The IUCN/WWF report does cite a peer-reviewed study to support the 40% estimate: Nepsted et al. 1999. Large – scale Impoverishment of Amazonian Forests by Logging and Fire, Nature, Vol. 398, p. 505. The study is available here

But the Neptsed study doesn’t quite say what WWF suggests it does. The study says: “Because of the severe drought of 1997 and 1998, we calculate that approximately 270,000 km2 of Amazonian forest had completely depleted plant-available water stored in the upper five metres of soil by the end of the 1998 dry season. In addition, 360,000 km2 of forest had less than 250mm of plant-available soil water left by this time . . .”

The IUCN/WWF report reproduces that statement almost verbatim:
“Up to 40% of the Brazilian forest is extremely sensitive to small reductions in the amount of rainfall. In the 1998 dry season, some 270,000 sq. km of forest became vulnerable to fire, due to completely depleted plant-available water stored in the upper five metres of soil. A further 360,000 sq. km of forest had only 250 mm of plant-available soil water left.”

However, IUCN/WWF’s paraphase adds something — the “up to 40%” estimate. That figure does not appear in Nepsted et al.

Since the Amazon rain forest is estimated at 8.2 million km2 (http://rainforests.mongabay.com/amazon/), it would seem that about 8% (630,000 km2) of the region was threatened by the drought in 1998, not 40%.

Note also that the terms “climate change” and “global warming” do not appear in the text of the Nepsted study (although footnote 14 references a paper titled “Amazonian deforestation and regional climate change”).
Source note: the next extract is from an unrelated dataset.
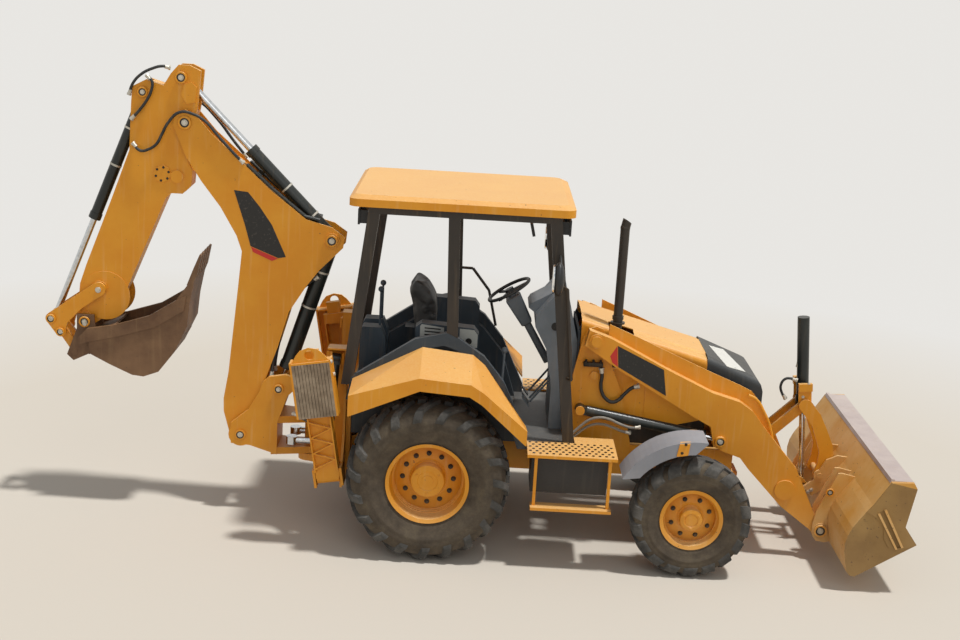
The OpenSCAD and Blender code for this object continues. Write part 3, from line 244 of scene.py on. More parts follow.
# Yellow enamel: deep on upright faces, cream where it faces the sky, which is settled dust and painted sunlight.
yellow_enamel = weathered("yellow_enamel", "#D98C0C", "#E0991E", "#E6C48C", 0.42, 0.6, 0.03, top_dust_and_sunlight=1.0)
paint_nodes(yellow_enamel, "main_frame", "backhoe_frame", "rear_fenders", "canopy_roof", "side_steps", "hood",
            "loader_arms", "tilt_levers", "tilt_links", "knuckle_left", "knuckle_right", "rear_rim_left",
            "rear_rim_right", "front_rim_left", "front_rim_right", "swing_casting", "boom", "stick",
            "idler_links", "coupler_link", "stabiliser_leg_left", "stabiliser_leg_right", "axles")

# Dark enamel: brown-black and half dull under dust.
dark_enamel = weathered("dark_enamel", "#231D17", "#32291F", "#8A7558", 0.4, 1.0)
paint_nodes(dark_enamel, "canopy_frame", "exhaust_stack", "engine_block")

# Moulded plastic of the nose: near black, evenly dull.
nose_plastic = weathered("moulded_nose_plastic", "#2A2D2E", "#3A3D3E", "#8C8272", 0.5, 1.0)
paint_nodes(nose_plastic, "hood_nose")

# Cylinder enamel: black and glossy, because oil keeps the dust off it.
cylinder_enamel = weathered("cylinder_enamel", "#141917", "#1F2523", "#6E604A", 0.28, 0.8, top_dust_and_sunlight=0.2)
paint_nodes(cylinder_enamel, "lift_barrels", "tilt_barrel", "boom_barrel", "stick_barrel", "dig_barrel",
            "stabiliser_barrel_left", "stabiliser_barrel_right", "swing_barrels", "boom_hoses")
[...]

Apparently, the IPCC recycled two claims in the IUCN/WWF report that the report’s supposed source – Nepsted et al. (1999) — did not make: namely, 40% of the rain forest is risk, and this is due to global climate change.

There may be other reasons to conclude that climate change endangers 40% of the rain forest, but they are not to be found in Nepsted et al. (1999) — the source for the IPCC’s source.